How to do an NLG Evaluation: Human Ratings in Artificial Context

The quickest, cheapest, and most common type of human NLG evaluation is to ask human subjects to rate NLG texts in an artificial context (ie, not in the context of actually using the texts in a real-world context).  I give advice here on how to conduct such a study. I have elsewhere discussed other types of NLG evaluation, including asking subjects to rate NLG texts in real-world usage.

The basic structure of such an evaluation is to show human subjects NLG texts and control/baseline texts, and ask the subjects to rate the texts, most often on a Likert scale. The results are statistically analysed to determine whether the NLG text were rated significantly higher than the control texts.  I give advice below on experimental design for such studies, including hypotheses, subjects, materials, procedures, and analysis.  None of this is rocket science, but I hope it will be useful to people who are not experienced at conducting such evaluations.

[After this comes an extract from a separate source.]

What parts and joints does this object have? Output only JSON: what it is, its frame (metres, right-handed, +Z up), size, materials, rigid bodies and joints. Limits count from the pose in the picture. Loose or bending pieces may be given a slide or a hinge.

This material is adapted from a talk I gave at the 2015 NLG Summer School (slides).


Your hypotheses are up to you!  However, make sure you decide what they are *before* you do your experiment.  If you do want to explore alternative hypotheses after the experiment is done, these should be reported in your publications as post-hoc hypotheses which need to be tested in future work.  Best practice is to write down your hypotheses before your experiment.  If you have multiple hypotheses, you should apply a multiple-hypothesis correction to your statistical analysis.  The simplest is Bonferroni, which means setting the statistical significance threshold to .05/N, where N is the number of hypotheses you are testing (eg, if you are testing 5 hypotheses, then the statistical significance threshold is .05/5 = .01).  The need to reduce the significance threshold means that you shouldnt willy-nilly list hundreds of hypotheses, you should focus on a small number of key hypotheses.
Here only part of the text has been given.